Hi. I'm Nico511. But you can call me Nico, since that's my real life nickname. Not that it matters, of course.
A few days ago, I was lying around so I started thinking about Whyville.
First of all, I've been on Whyville for 2 1/2 years. Pretty long, I guess. I played for a few months when I first joined, but I was driven away by the bullies. I came back around last November, I think? Maybe October. I actually quite enjoy this little community on the website we call, "Whyville", although the only place I go to is the BBS.
Anyways, back to the story. So I was lying there, and I was just . . . thinking. Pretty common for me; thoughts are always buzzing around in my head. But this was a long, good thought I was having.
Why do I still play Whyville?
This was a pretty random thought, but it was a remarkable one considering that on Whyville, there's nothing special about me.
Here are the things I started considering:
I have about 125,000 clams, I think? Pretty poor, I guess. I can't really afford the 100k hairs sold every day on the BBS. I don't have any interest anyways. I don't care about face parts on Whyville. I usually throw on some in-stocks and I'm good. I don't get picked on because of my avatar . . . most of the time.
I never, ever go into chatrooms. I actually dislike them. The few active people on Whyville mostly hang out at Beach South, the Woods, and the Sun Roof. I didn't really like it there; I felt left out and nobody would talk to me. I only go to chatrooms for parties nowadays. The BBS is basically the only place I hang out.
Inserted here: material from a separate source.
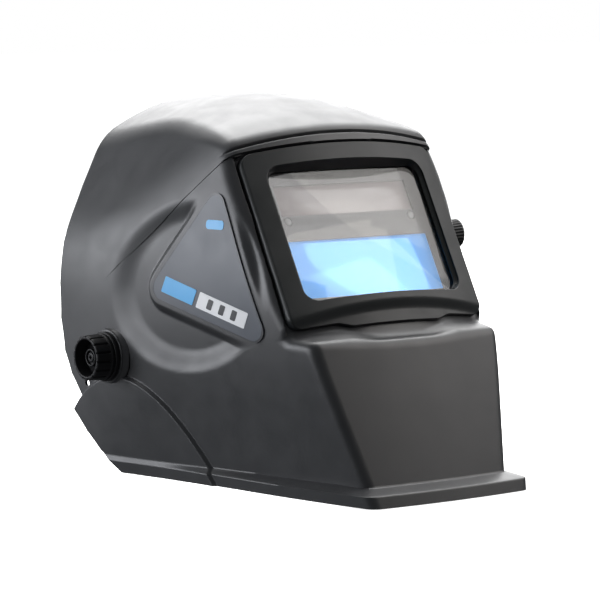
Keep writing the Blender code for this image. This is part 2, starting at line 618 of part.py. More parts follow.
# ---------------------------------------------------------------- side label, near the wearer's right cheek
def make_label():
    outline = []
    count = len(LABEL_CORNERS)
    for i in range(count):
        (ay, az), (by, bz), (cy, cz) = LABEL_CORNERS[i - 1], LABEL_CORNERS[i], LABEL_CORNERS[(i + 1) % count]
        start = math.atan2(-(by - ay), bz - az)
        turn = (math.atan2(-(cy - by), cz - bz) - start) % (2 * math.pi)
        for share in np.linspace(0, 1, 6):
            outline.append((by + LABEL_ROUND * math.cos(start + turn * share),
                            bz + LABEL_ROUND * math.sin(start + turn * share)))
    along = [p[0] for p in outline]
    high = [p[1] for p in outline]
    rows = []
    for z in np.linspace(min(high) - 2, max(high) + 2, 13):
        row = []
        for y in np.linspace(min(along) - 2, max(along) + 2, 13):
            lifted = Vector((side_x(y, z), y, z)) + outward(y, z) * LABEL_LIFT
            row.append((-lifted.x, lifted.y, lifted.z))
        rows.append(row)
    label = grid_object("side_label", rows, LABEL_MAT)
    film = label.modifiers.new("film", "SOLIDIFY")
    film.thickness = LABEL_THICK * MM
    film.offset = -1
    across = placement((0, 0, 0), (-1, 0, 0), (0, 1, 0))
    boolean(label, plate("label_outline", across, [(y, -z) for y, z in outline], 40, 150), "INTERSECT")


# ---------------------------------------------------------------- headgear
def oval(half_u, half_s, from_deg, to_deg, count, centre_s=0.0):
    """Points of the band's oval: 0 degrees at the front, positive to the wearer's left."""
    turns = np.radians(np.linspace(from_deg, to_deg, count))
    return [(half_u * math.sin(t), centre_s - half_s * math.cos(t)) for t in turns]


def leg(u, starts):
    return [(u, s) for s in starts]


REAR_U = BAND_HALF[0] - BAND_THICK - 0.5
REAR_S = BAND_HALF[1] + 2 - REAR_ROUND


def make_bands(headgear, rear_empty):
    path = (leg(-BAND_HALF[0], (46, 33.3, 20.6, 8)) + oval(*BAND_HALF, -90, 90, 25)
            + leg(BAND_HALF[0], (8, 20.6, 33.3, 46)))
    carry(headgear, ribbon("headband", BAND, path, BAND_HIGH, BAND_THICK, BAND_MAT))
    path = (leg(REAR_U, (12, 26, 40)) + oval(REAR_U, REAR_ROUND, 90, 270, 21, REAR_S)[1:-1]
            + leg(-REAR_U, (40, 26, 12)))
    carry(rear_empty, ribbon("rear_band", BAND, path, REAR_HIGH, BAND_THICK, BAND_MAT))
    inset = SWEAT_THICK / 2 + BAND_THICK / 2 + 0.6
    sweat = oval(BAND_HALF[0] - inset, BAND_HALF[1] - inset, -52, 52, 21)
    carry(headgear, ribbon("sweatband", BAND, sweat, 36, SWEAT_THICK, PAD_MAT))
    inset = NAPE_THICK / 2 + BAND_THICK / 2 + 1.5
    nape = oval(REAR_U - inset, REAR_ROUND - inset, 138, 222, 15, REAR_S)
    carry(rear_empty, ribbon("nape_pad", BAND, nape, 30, NAPE_THICK, PAD_MAT))


def make_ratchet(rear_empty):
    inner = BAND_THICK / 2 + 0.4
    top = inner + 8.4
    housing = plate("ratchet_housing", BEHIND, rounded((30, 15), 9), inner, top, BAND_MAT)
    carry(rear_empty, housing)
    knob = turned("ratchet_knob", BEHIND, [
        (0, top + 12.6), (5, top + 12.6), (6, top + 14.0), (RATCHET_R - 3, top + 14.0),
        (RATCHET_R - 1, top + 12.6), (RATCHET_R, top + 1.6), (RATCHET_R - 2, top + 0.4), (0, top + 0.4)],
                  KNOB_MAT, 40)
    lobes = ring_of_lobes("ratchet_lobes", BEHIND, RATCHET_LOBES, 1.6, RATCHET_R + 0.3, top + 2.4, top + 16)
    boolean(knob, lobes)
    carry(joint_empty("ratchet_axis", REAR_AT), knob)


def make_crown(headgear):
    """Two straps rise from the band's sides and overlap on top, held by a push pin."""
    lean = math.hypot(1, CROWN_LEAN)
    lean_axis = (BAND @ Vector((0, 1, CROWN_LEAN))) - BAND.translation
    place = placement(drawing_point(BAND, 0, CROWN_S, 0), lean_axis, (1, 0, 0))
    for sign, hand in ((1, "left"), (-1, "right")):
        over = 0.0 if sign > 0 else STRAP_THICK + 0.7
        side_in = BAND_HALF[0] + BAND_THICK / 2 + FIT + STRAP_THICK / 2
        knots = [(side_in, -10), (side_in, 14), (side_in - 6, 50 + over / 3), (side_in - 34, 84 + over),
                 (24, CROWN_HIGH - 2.2 + over), (0, CROWN_HIGH + over), (-16, CROWN_HIGH - 1 + over)]
        path = smooth_path([(sign * u, -high * lean) for u, high in knots], 3)
        carry(headgear, ribbon("crown_strap_" + hand, place, path, 17, STRAP_THICK, BAND_MAT))
    top = drawing_point(BAND, 0, CROWN_S - CROWN_LEAN * CROWN_HIGH, CROWN_HIGH + STRAP_THICK + 0.7)
    pin_place = placement(top, BAND_UP, (1, 0, 0))
    pin = turned("crown_pin", pin_place, [(0, 5.6), (3.6, 5.6), (5.0, 4.8), (5.0, 3.4), (0, 3.4)], BAND_MAT, 20)
    carry(headgear, pin)


def make_pivots(headgear):
    level = placement((0, PIVOT[0] - 1, 0), (0, 1, 0), (1, 0, 0))  # local Y points down
    band_side = BAND_HALF[0] + BAND_THICK / 2 + FIT + ARM_THICK / 2 + 0.15
    for sign, hand in ((1, "left"), (-1, "right")):
        side = sideways(sign)
        knots = [(band_side, 122), (band_side + 0.7, 114), (band_side + 9.3, 104), (ARM_X - 3, 98), (ARM_X, 90),
                 (ARM_X, 66)]
        path = smooth_path([(sign * x, -z) for x, z in knots], 3)
        arm = ribbon("side_arm_" + hand, level, path, 24, ARM_THICK, BAND_MAT)
        boolean(arm, pegs("arm_bore_" + hand, side, BOLT_R + 0.5, ARM_X - 6, ARM_X + 6, sides=20))
        plate_low = ARM_X + ARM_THICK / 2 + 0.6
        bore = BOLT_R + 0.5
        stop = turned("stop_plate_" + hand, side, [(12, plate_low + 2), (12, plate_low), (bore, plate_low),
                                                   (bore, plate_low + 2)], FRAME_MAT, 24)
        head = ARM_X - ARM_THICK / 2 - 0.5
        bolt_end = BOSS_X + 12
        bolt = turned("pivot_bolt_" + hand, side, [(0, bolt_end), (BOLT_R, bolt_end), (BOLT_R, head), (8.5, head),
                                                   (8.5, head - 3.1), (0, head - 3.1)], STEEL_MAT, 24)
        low = BOSS_X + 0.4
        turned("knob_washer_" + hand, side, [(WASHER_R, low + WASHER_THICK), (WASHER_R, low), (bore, low),
                                             (bore, low + WASHER_THICK)], KNOB_MAT)
        carry(headgear, arm, stop, bolt)
        make_tension_knob(sign, hand, side, low + WASHER_THICK + 0.4)


def make_tension_knob(sign, hand, side, base):
    """Lobed knob with a deep recess round its hub."""
    end = base + KNOB_LONG
    knob = turned("tension_knob_" + hand, side, [
        (KNOB_R - 1.6, end), (KNOB_R - 0.4, end - 1.2), (KNOB_R, base + 2), (KNOB_R - 1, base),
        (BOLT_R + 0.4, base), (BOLT_R + 0.6, end - 3.5), (BOLT_R + 3, end - 3.5), (BOLT_R + 3.2, base + 5.4),
        (KNOB_R - 3.8, base + 6), (KNOB_R - 3.4, end)], KNOB_MAT)
    boolean(knob, ring_of_lobes("lobes_" + hand, side, KNOB_LOBES, 1.3, KNOB_R + 0.3, base + 2.6, end + 2))
    carry(joint_empty("tension_knob_axis_" + hand, (sign * BOSS_X, *PIVOT)), knob)


make_shell()
make_front_frame()
make_holder()
make_cartridge()
make_spring()
make_shade_control()
make_label()
headgear_empty = joint_empty("headgear_pivot", (0, *PIVOT))
rear_band_empty = joint_empty("rear_band_slide", REAR_AT)
make_bands(headgear_empty, rear_band_empty)
make_ratchet(rear_band_empty)
make_crown(headgear_empty)
make_pivots(headgear_empty)
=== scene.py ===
"""Looks of the welding helmet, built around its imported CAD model.

Lengths in this script are millimetres in the drawing frame that the CAD uses, and place() turns them into metres.
+X is the wearer's left, -Y is where the helmet faces and +Z is up.
"""

import json
import math

import bmesh
import bpy
import numpy as np
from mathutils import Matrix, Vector

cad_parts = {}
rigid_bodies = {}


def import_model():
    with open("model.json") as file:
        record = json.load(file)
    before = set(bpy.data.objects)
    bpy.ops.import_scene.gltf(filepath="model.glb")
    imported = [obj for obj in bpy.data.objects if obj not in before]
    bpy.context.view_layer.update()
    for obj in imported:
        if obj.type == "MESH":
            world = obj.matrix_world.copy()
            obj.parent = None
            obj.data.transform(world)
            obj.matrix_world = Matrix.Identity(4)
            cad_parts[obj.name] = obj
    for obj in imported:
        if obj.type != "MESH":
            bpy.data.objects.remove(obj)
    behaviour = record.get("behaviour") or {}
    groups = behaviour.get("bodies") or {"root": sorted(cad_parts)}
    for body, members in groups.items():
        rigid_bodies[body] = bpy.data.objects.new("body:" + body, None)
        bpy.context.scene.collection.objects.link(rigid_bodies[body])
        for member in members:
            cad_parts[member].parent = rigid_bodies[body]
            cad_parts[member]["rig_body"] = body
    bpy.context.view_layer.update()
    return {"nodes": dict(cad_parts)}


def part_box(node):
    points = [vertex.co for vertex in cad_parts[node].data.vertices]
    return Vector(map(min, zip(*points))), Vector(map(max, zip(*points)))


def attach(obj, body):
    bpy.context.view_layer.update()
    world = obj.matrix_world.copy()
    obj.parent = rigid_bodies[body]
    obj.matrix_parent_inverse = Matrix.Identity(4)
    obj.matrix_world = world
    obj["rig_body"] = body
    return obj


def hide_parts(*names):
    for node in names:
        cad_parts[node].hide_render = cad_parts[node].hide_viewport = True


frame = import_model()

# ---------------------------------------------------------------- dimensions shared with the CAD
PIVOT = (90.0, 83.0)  # y and z of the headgear pivots
bolt_low, bolt_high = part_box("pivot_bolt_left")
SHIFT_Y = 500 * (bolt_low.y + bolt_high.y) - PIVOT[0]  # the CAD centres its box, so its parts are moved along Y
SHELL_WALL = 2.2
WINDOW_TILT = 28.8
TILT_SIN, TILT_COS = math.sin(math.radians(WINDOW_TILT)), math.cos(math.radians(WINDOW_TILT))
BOW = 12.0
SEAT = 131.0
FLANGE_FRONT, FLANGE_SIDE, FLANGE_HIGH, SHELF_RISE = 12.0, 1.5, 8.0, 3.5
FRAME_HALF_U, FRAME_HALF_V, FRAME_V, FRAME_FRONT, FRAME_ARCH = 84.0, 64.45, 126.45, 137.8, 2.2
FACE_OPENING, OPENING_V = (68.6, 50.0), 129.3  # the opening at the face, wider than the clear view behind it
CLEAR_VIEW = (66.0, 48.4)
LENS_HALF, LENS_V, LENS_W = (70.2, 57.2), 130.0, 124.2
CARTRIDGE_W = 119.5
DIAL_U, DIAL_V = 16.0, 163.0
DOME_TOP, DOME_FALL = 267.0, 0.00213
SIDE_X = 118.0
ARM_X = 108.0
BOSS_X, BOSS_R = 119.5, 19.0
WASHER_R, WASHER_THICK = 17.6, 3.2
KNOB_R, KNOB_LONG = 16.4, 14.0
SHADE_AT = (-19.0, 165.0)
SHADE_KNOB_R, SHADE_KNOB_LONG = 10.2, 12.0
BAND_AT, BAND_TILT = (0.0, 100.0, 118.0), 22.0
BAND_HALF, BAND_THICK, BAND_HIGH, REAR_HIGH = (80.0, 96.0), 2.0, 28.0, 22.0
RATCHET_R = 19.0
LABEL_CORNERS = [(-10.5, 194.5), (-48.5, 112.0), (35.5, 135.0)]
LABEL_ROUND = 10.0

# Details that only the looks have.
RIDGE = 4.2  # height of the soft ridge that runs down each side of the front frame
CORNER_SHARE = 0.35  # how far the points of a row crowd towards its curves
FLANGE_FULL = 0.95  # how much of the flange's reach its outer face has


def place(points):
    """Drawing frame in millimetres to the scene in metres."""
    return (np.asarray(points, float) + (0.0, SHIFT_Y, 0.0)) * 0.001


def window(u, v, w):
    """Across, up the slope and out along the normal of the window's plane."""
    return np.stack(np.broadcast_arrays(u, v * TILT_SIN - w * TILT_COS, v * TILT_COS + w * TILT_SIN), -1)


def smooth_step(x):
    x = np.clip(x, 0, 1)
    return x * x * (3 - 2 * x)


def smooth_max(a, b, radius):
    blend = np.maximum(radius - np.abs(a - b), 0) / radius
    return np.maximum(a, b) + blend * blend * radius / 4


# ---------------------------------------------------------------- materials
def nodes_of(name):
    made = bpy.data.materials.new(name)
    made.use_nodes = True
    tree = made.node_tree
    return made, tree, tree.nodes["Principled BSDF"]


def fill(tree, made, inputs):
    """Sets a node's inputs, each from a plain value or from the socket that feeds it."""
    for name, given in inputs.items():
        if isinstance(given, bpy.types.NodeSocket):
            tree.links.new(given, made.inputs[name])
        else:
            made.inputs[name].default_value = given


def add(tree, kind, inputs, out=0):
    """Adds a shader node and gives back one of its outputs."""
    made = tree.nodes.new("ShaderNode" + kind)
    fill(tree, made, inputs)
    return made.outputs[out]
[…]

I don't have any friends. Shocker, right? I am being completely honest here. I have no friends on Whyville. Not one. I've never really been unhappy about it. It would be nice to have a friend, I guess. Most of the kids on here my age are a little bit immature and not my . . ."type". People say I am very serious and mature and act like a senior in high school or sometimes even an adult.
But I usually just smile. I mean, would a girl that still has stuffed animals and holds her dad's hand actually . . . mature?
I mean, I guess I have some "friends" but they're more like people on the BBS that share the same likes and dislikes as me. Lots of people think the same as mean, but then again it's not like I actually talk to them.
Certainly by now you're thinking "Wow, what a loser! Why does she still go on here?!" but I really don't mind. I usually shrug things like that off.
I then had a rather dark thought. Do people actually like me? If I were to quit, would I just vanish away? Oh well. I don't really care.